Our Program Guidelines
In keeping with Stevenson High School’s commitment to nurturing Professional Learning Communities that authorize teachers to continually reflect upon and refine our curriculum, the Communication Arts Division developed specific guidelines to assist each curricular team in developing summer reading for every course we teach in the Communication Arts division. In designing summer reading for each course, our curriculum teams followed these guidelines:
• Teams determined the curricular nature of summer reading as a means of selecting reading materials.
• Teams determined the summer reading texts based on the level of the course, the objectives of the class, and the level of the class.
• Teams developed meaningful activities in order to motivate students to read during the summer and to align any assessments related to summer reading with course objectives.

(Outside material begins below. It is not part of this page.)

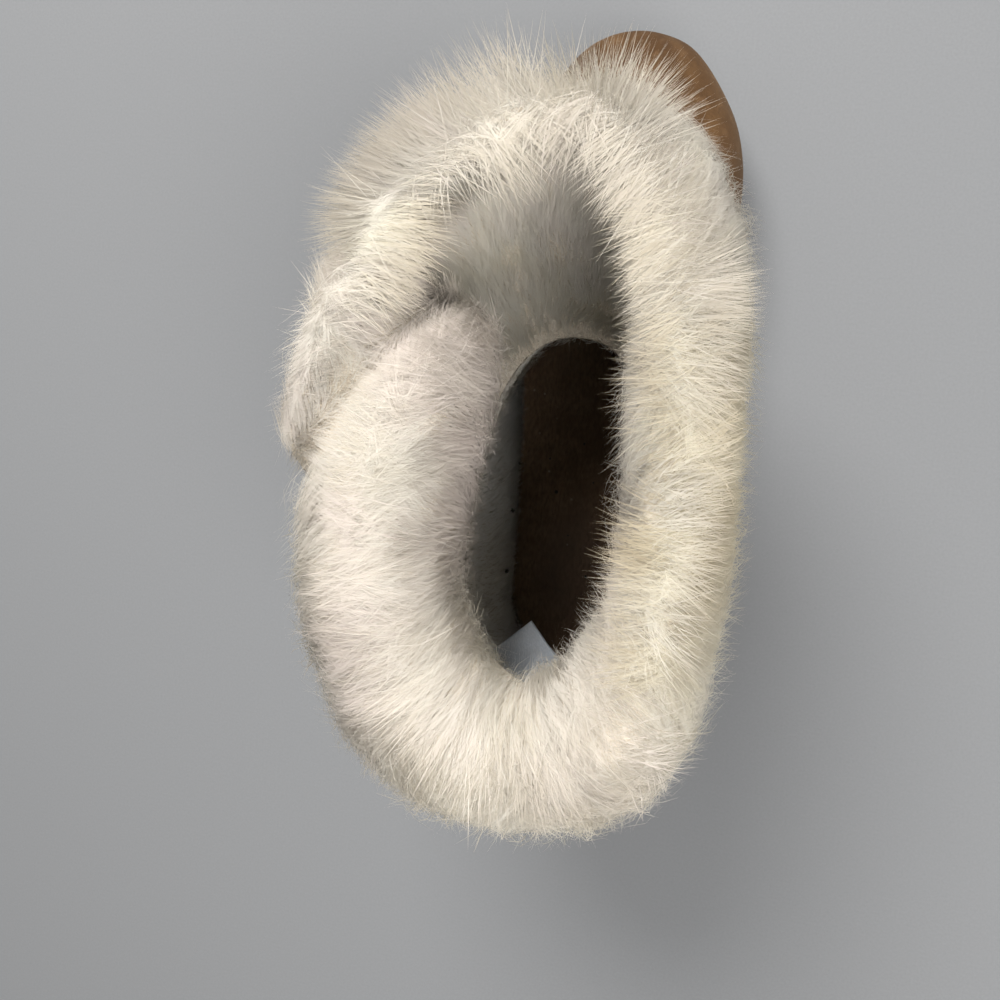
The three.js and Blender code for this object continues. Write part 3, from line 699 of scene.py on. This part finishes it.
# Under-fur: a soft lumpy body a little below the tips, so that gaps between tufts show more fur
underBody = {"round": 300, "across": 81, "depth": 5.5, "shallower": 0.45, "lumps": 1.2, "edge": 0.03,
             "hemRaised": 3.5, "hemSpan": 0.04,
             "dark": (0.76, 0.65, 0.49), "pale": (0.86, 0.79, 0.69), "strand": (0.68, 0.58, 0.45)}
shares, across = np.meshgrid(np.arange(underBody["round"]) / underBody["round"],
                             np.linspace(0, 1, underBody["across"]), indexing="ij")
body = furSurface(shares, across)
depth = underBody["depth"] * (1 - underBody["shallower"] * rise(across, 0.8, 0.2))
depth = depth + underBody["lumps"] * softNoise(body, 14, 31)
body = body - gridNormals(body) * (depth * np.clip((1 - across) / underBody["edge"], 0.1, 1))[..., None]
body[..., 2] += underBody["hemRaised"] * np.exp(-across / underBody["hemSpan"])
rimInner, rimOuter, hug, _ = hemRings(shares[:, :1])
hug = hug + np.array([0, 0, underBody["hemRaised"]])
body = np.concatenate([body, rimInner, rimOuter, hug], 1)
furBase = meshFrom("fur_base", body.reshape(-1, 3),
                   [gridFaces(underBody["round"], body.shape[1], closeRows=True, closeColumns=True)])
under = Finish("underFur")
place = under.coords()
mottle = under.noise(place, 55, 4)
strands = under.noise(under.node("Mapping", {}, {"Vector": place, "Scale": (1, 1, 0.35)}), 900, 3)
tone = under.mixed(under.level(mottle, 0.35, 0.65), underBody["dark"], underBody["pale"])
tone = under.mixed(under.level(strands, 0.3, 0.7), tone, underBody["strand"])
under.show(under.coat(tone, 0.95, 0.1, under.bump(strands, 0.8, 0.002)))
furBase.data.materials.append(under.material)
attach(furBase, "root")
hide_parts("fur_shaft")
print("fur grown")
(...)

• Teachers worked to fashion summer reading as a meaningful aspect of our instructional program.
• Teacher aligned summer reading with a vertical sequencing of literacy skills so that incoming ninth-graders are preparing for what ahead in ninth grade, 10th-graders for 10th grade and so on.
• Teachers developed activities and assessments related to summer reading in a way that provides teachers with baseline data, or a "snapshot" of student learning, so that teachers can start addressing the needs of each student at the beginning of the school year.
• Teachers determined the extent to which summer reading assignments will serve as assessments that contribute to a student’s overall grade in a course.
• Teachers developed activities and assessments related to summer reading that recognize that there are differences between reading that is integrated in classroom instruction during the year and summer reading that is done outside of the classroom and beyond the school year to foster independent reading skills that are augmented by subsequent instruction when the school year begins.
How We Determined Which Books to Use
The books selected for summer reading were selected by teachers and subjected to a series of criteria that teachers use to help determine the extent to which each selected text serves the needs of students and the extent to which the text supports our curriculum. Texts selected for summer reading were selected according to the following criteria:
• How does the text help students develop more mature responses about the course’s themes, ideas, and conceptual framework?
• How does the text support the instruction of the reading, writing, listening, speaking, or viewing skills of the course?
• How does the text appeal to the level of difficulty of the course? Is the reading level appropriate for the skill level of the class?
• To what extent is the text aligned with the developmental stages and sensitivities of the age group that will be using the text?
• Are there potentially controversial elements associated with the text? In what manner will these elements be addressed in the classroom?
• How does the text promote learning in the sense that it helps students move from simple to complex, from concrete to abstract, from personal orientation to multipersonal orientation, from literal to symbolic, from absolute to relative?
• How will the text be used to assess learning targets and course outcomes in reading, writing, listening, speaking and viewing?
• How does the text support student understanding of cultural and community issues and differences that promote the acknowledgement and respect of perspectives and behaviors of others who cultural upbringing has been different?
• How does the text appeal to what students find interesting and worthy of inquiry? How are these interests linked to the themes, ideas, and the conceptual framework of the course?
• How does the text support a student’s social and emotional learning, specifically in the areas of self-awareness, social awareness, self-management, relationship skills, and responsible decision-making?
• To what extent does the text reflect the interests and knowledge of the teachers on the course team?
• To what extent does the text support the division’s commitment to selecting texts that exhibit a range of textual forms and types?
• To what extent does the text support the division’s commitment to utilizing texts that exhibit a variety of authorship or different points of view, canonical works as well as works from underrepresented traditions and cultures?
The Means By Which We Link Summer Reading with Learning and Assessment
Members of the Communication Arts Division, along with the teachers and administrators throughout Stevenson High School, have been reflecting on the means by which we engage students in the learning process and the means by which we assess student learning. These school-wide discussions about formative assessment have stressed the importance setting clear learning targets, designing assessments that are aligned with those targets, and providing feedback to students in a way that allows students to reflect on their work in a meaningful way that helps them contribute to the ongoing cycle of inquiry, reflection, and learning.
Where We Are Now
All of the considerations discussed here have played a central role in the development of Stevenson High School’s summer reading program. Even though we have done outstanding work this year, we know that our work is just beginning. Teachers still have a variety of ideas and plans to keep improving summer reading and by convening a Communication Arts Summer Reading Committee at the beginning of next year, we will be able to continue reflecting on our work and refining the program to meet the ever-changing needs of our student population. Teams have begun developing feedback mechanisms that will allow us to hear from the students about their summer reading experiences so we can continue to refine and improve our program.